Itulah halaqah yang beliau utamakan, berdasarkan riwayat, diceritakan bahwa ketika Rasulullah saw masuk masjid, beliau melihat dua fenomena; yang satu sebagian sahabat sibuk dalam ibadah, dan sebagian yang lain mereka asyik dalam diskusi ilmu. Lalu Nabi saw melangkah ke arah kumpulan yang kedua untuk duduk dan nimbrung dalam diskusi ilmu di antara mereka. Tak sebatas di dalam masjid, gerakan keilmuan ini memiliki ruang di manapun dan kapanpun jua, membentuk sebuah tradisi yang melekat. Yaitu, tradisi keilmuan yang lebih kita didapati secara intens di dalam pondok pesantren khususnya.
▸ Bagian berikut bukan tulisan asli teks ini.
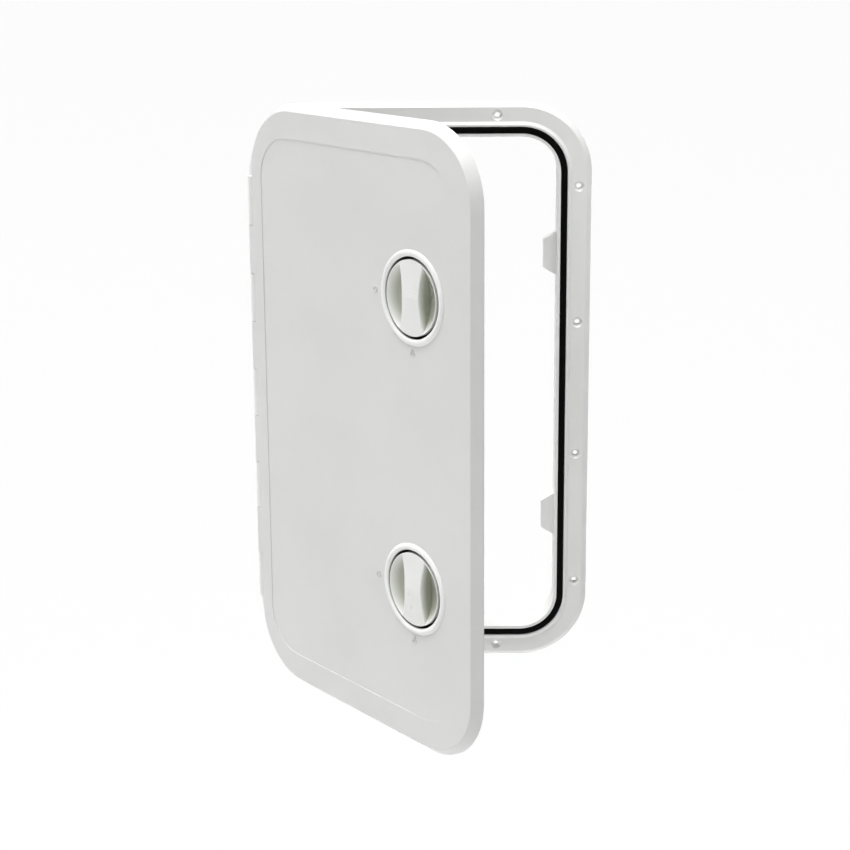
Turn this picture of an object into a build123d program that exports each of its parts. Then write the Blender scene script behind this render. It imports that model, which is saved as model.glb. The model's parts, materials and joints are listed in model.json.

Di dunia keilmuan ini, tak ada batasan tingkatan ilmu, bahwa di atas langit adalah langit, dan di bawah samudera terlalu dalam untuk diselami oleh setiap penyelam. Tak heran demikian itu, karena sumber ilmu Islam adalah Alquran; Kitab Samawi yang turun kepada Rasulullah saw, dari Zat Yang Maha mengetahui.
Diterangkan dalam hadis-hadis Nabi saw bahwa Alquran memuat ilmu segala awal dan akhir; memiliki tujuh makna lahir dan tujuh makna batin, dan ungkapan-ungkapan lainnya yang menunjukkan keluasan serta kedalamannya. Oleh karena itu, walaupun mereka telah mencapai tingkat ilmu yang tinggi dan menjadi sangat alim, dan mengajarkannya kepada yang lain, bukan berarti mereka telah “mentok” berhenti dari menimba ilmu. Segala ilmu yang mereka miliki di dunia ini, dikatakan hanyalah setetes dari samudera ilmu. Nyawa tradisi keilmuan (belajar-mengajar ilmu) ini selalu hidup dan takkan pernah mati.